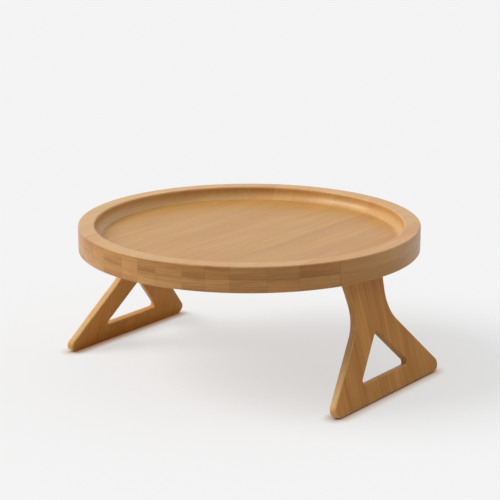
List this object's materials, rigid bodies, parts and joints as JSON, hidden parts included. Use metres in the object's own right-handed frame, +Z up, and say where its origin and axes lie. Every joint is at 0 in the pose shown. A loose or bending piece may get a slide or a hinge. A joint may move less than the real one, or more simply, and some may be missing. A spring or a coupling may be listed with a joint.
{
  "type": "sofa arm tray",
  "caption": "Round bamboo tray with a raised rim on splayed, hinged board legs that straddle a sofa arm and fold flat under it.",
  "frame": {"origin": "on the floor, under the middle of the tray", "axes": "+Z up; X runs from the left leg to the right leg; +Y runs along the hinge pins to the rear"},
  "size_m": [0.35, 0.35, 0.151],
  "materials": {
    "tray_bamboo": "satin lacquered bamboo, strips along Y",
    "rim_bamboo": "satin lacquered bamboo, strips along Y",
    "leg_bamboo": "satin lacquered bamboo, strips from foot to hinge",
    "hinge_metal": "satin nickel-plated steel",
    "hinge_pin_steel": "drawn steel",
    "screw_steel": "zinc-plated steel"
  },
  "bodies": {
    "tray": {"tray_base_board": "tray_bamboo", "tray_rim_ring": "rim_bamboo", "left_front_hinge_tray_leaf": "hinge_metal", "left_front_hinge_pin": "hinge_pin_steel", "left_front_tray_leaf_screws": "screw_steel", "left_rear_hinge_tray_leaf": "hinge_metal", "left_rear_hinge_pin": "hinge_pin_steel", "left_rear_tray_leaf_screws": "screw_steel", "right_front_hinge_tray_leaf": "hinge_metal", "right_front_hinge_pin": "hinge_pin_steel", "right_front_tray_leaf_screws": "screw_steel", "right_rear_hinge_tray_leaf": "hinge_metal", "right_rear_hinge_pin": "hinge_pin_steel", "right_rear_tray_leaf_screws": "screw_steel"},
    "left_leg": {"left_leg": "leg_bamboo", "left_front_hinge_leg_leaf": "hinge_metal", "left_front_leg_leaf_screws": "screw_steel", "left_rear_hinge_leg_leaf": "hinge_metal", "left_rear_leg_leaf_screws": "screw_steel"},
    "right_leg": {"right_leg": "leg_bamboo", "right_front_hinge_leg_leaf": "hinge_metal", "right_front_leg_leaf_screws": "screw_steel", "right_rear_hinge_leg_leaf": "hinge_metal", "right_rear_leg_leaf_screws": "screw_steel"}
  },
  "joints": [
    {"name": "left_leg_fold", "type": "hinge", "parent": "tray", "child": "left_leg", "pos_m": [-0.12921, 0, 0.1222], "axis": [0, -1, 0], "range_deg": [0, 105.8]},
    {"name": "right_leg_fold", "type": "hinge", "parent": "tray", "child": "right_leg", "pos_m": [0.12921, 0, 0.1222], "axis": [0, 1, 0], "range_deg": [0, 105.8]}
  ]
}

Work to complete:
Produce an exact copy of the whole listing.

Expected output:
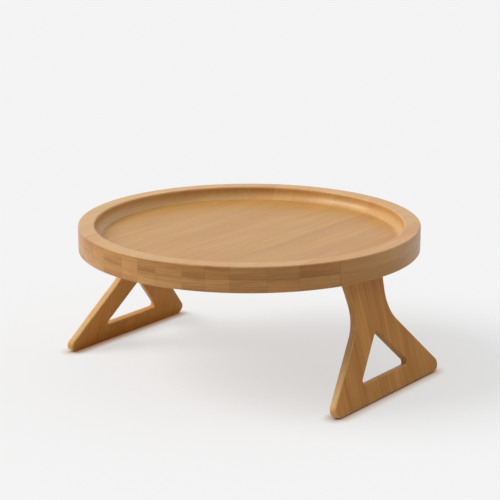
List this object's materials, rigid bodies, parts and joints as JSON, hidden parts included. Use metres in the object's own right-handed frame, +Z up, and say where its origin and axes lie. Every joint is at 0 in the pose shown. A loose or bending piece may get a slide or a hinge. A joint may move less than the real one, or more simply, and some may be missing. A spring or a coupling may be listed with a joint.
{
  "type": "sofa arm tray",
  "caption": "Round bamboo tray with a raised rim on splayed, hinged board legs that straddle a sofa arm and fold flat under it.",
  "frame": {"origin": "on the floor, under the middle of the tray", "axes": "+Z up; X runs from the left leg to the right leg; +Y runs along the hinge pins to the rear"},
  "size_m": [0.35, 0.35, 0.151],
  "materials": {
    "tray_bamboo": "satin lacquered bamboo, strips along Y",
    "rim_bamboo": "satin lacquered bamboo, strips along Y",
    "leg_bamboo": "satin lacquered bamboo, strips from foot to hinge",
    "hinge_metal": "satin nickel-plated steel",
    "hinge_pin_steel": "drawn steel",
    "screw_steel": "zinc-plated steel"
  },
  "bodies": {
    "tray": {"tray_base_board": "tray_bamboo", "tray_rim_ring": "rim_bamboo", "left_front_hinge_tray_leaf": "hinge_metal", "left_front_hinge_pin": "hinge_pin_steel", "left_front_tray_leaf_screws": "screw_steel", "left_rear_hinge_tray_leaf": "hinge_metal", "left_rear_hinge_pin": "hinge_pin_steel", "left_rear_tray_leaf_screws": "screw_steel", "right_front_hinge_tray_leaf": "hinge_metal", "right_front_hinge_pin": "hinge_pin_steel", "right_front_tray_leaf_screws": "screw_steel", "right_rear_hinge_tray_leaf": "hinge_metal", "right_rear_hinge_pin": "hinge_pin_steel", "right_rear_tray_leaf_screws": "screw_steel"},
    "left_leg": {"left_leg": "leg_bamboo", "left_front_hinge_leg_leaf": "hinge_metal", "left_front_leg_leaf_screws": "screw_steel", "left_rear_hinge_leg_leaf": "hinge_metal", "left_rear_leg_leaf_screws": "screw_steel"},
    "right_leg": {"right_leg": "leg_bamboo", "right_front_hinge_leg_leaf": "hinge_metal", "right_front_leg_leaf_screws": "screw_steel", "right_rear_hinge_leg_leaf": "hinge_metal", "right_rear_leg_leaf_screws": "screw_steel"}
  },
  "joints": [
    {"name": "left_leg_fold", "type": "hinge", "parent": "tray", "child": "left_leg", "pos_m": [-0.12921, 0, 0.1222], "axis": [0, -1, 0], "range_deg": [0, 105.8]},
    {"name": "right_leg_fold", "type": "hinge", "parent": "tray", "child": "right_leg", "pos_m": [0.12921, 0, 0.1222], "axis": [0, 1, 0], "range_deg": [0, 105.8]}
  ]
}